All metal fusors are in no danger of overheating unless the use of very soft soldered or epoxied joints are part of its construction. All joints should be TIG welded or Hard silver soldered (brazed). A fusor can be cooled if desired by winding a coil of copper tubing over the fusor body and pumping water through the tubing to a heat exchanger and recirculated. I think only one or two of our folks have attempted this. Thus, it is not necessary to cool the average fusor.
Fusion temperatures:
There are temperatures or more honestly, energies, often quoted in degrees kelvin related to the internal fusing plasmas. The use of the word "Kelvins" is proper, but few folks detail this fact. In these often misleading statements, mostly giving by physicists trying to impress a lay audience, millions of degrees are quoted. They often never add the word kelvins. Why confuse the ignorant with the proper terminology? Just say it in degrees like the temperature they understand in day to day life. (deliberately misleading)
The fusor's internal "ion" and fusion temperatures in kelvins are in a vast range. From as cool as a low of 165,000 degrees to the ideal fusion ion-ion collisions resulting in fusion of 440 million degrees in a 40 kilovolt fusor (my fusor IV).

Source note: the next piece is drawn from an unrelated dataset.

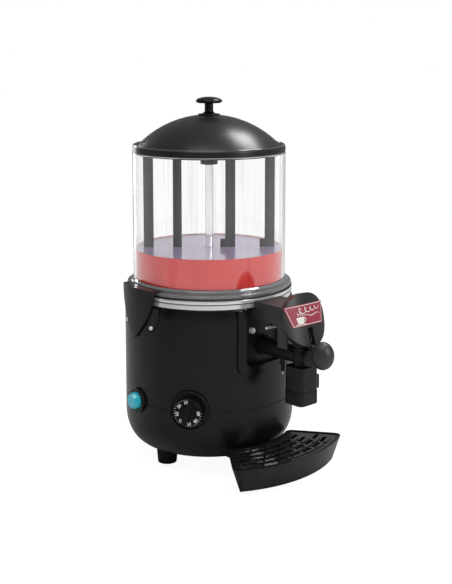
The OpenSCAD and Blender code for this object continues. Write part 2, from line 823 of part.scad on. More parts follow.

Most of the ions in a 40kv, (440 million degree), fusor are much hotter than 1 million degrees and much cooler than 100 million degrees. I have delivered the foregoing as a fusion physicist would deliver it to the media when talking about how close they are to doing fusion. Again, substitute the word "Kelvins" in every instance where I used degrees and the truth is told.
The fusor fuses in "velocity space" and not in a uniform plasma as in a thermal fusion machine (tokamak, ITER). This is key to its operation. We are dealing with ion-ion, ion-neutral and neutral-neutral collisions when we fuse in an IECF fusor within velocity space, thus, there is a range of energies within velocity space.
The fusion in a fusor or a tokamak occurs in a hyper-thin atmosphere of deuterium ions and not a "feelable" solid, so, a "feelable" heat in kelvins or degrees is just not there. Temperature, (thermally speaking), is nothing more that the speed of particles in a solid, liquid or gas and nothing more. The faster those particles move, the higher the temperature in kelvins or degrees of that particle. In solids, quintillions of particles all colliding with each other, make a "feelable" temperature to our skin. In a vacuum level gas of fusing deuterium all gas particles that are moving about at a relative temperature of 100 million kelvins would feel incredibly cold.
In deep space the temperature is near absolute zero degrees and zero kelvins. Why? There are only a rare few particles moving about per square cm. In space your hand, a solid, would rapidly freeze due to the moisture in your body....YET.... the few particles impacting your hand's skin in space each second are at millions or even billions of kelvin degrees, (cosmic ray matter particles, etc.)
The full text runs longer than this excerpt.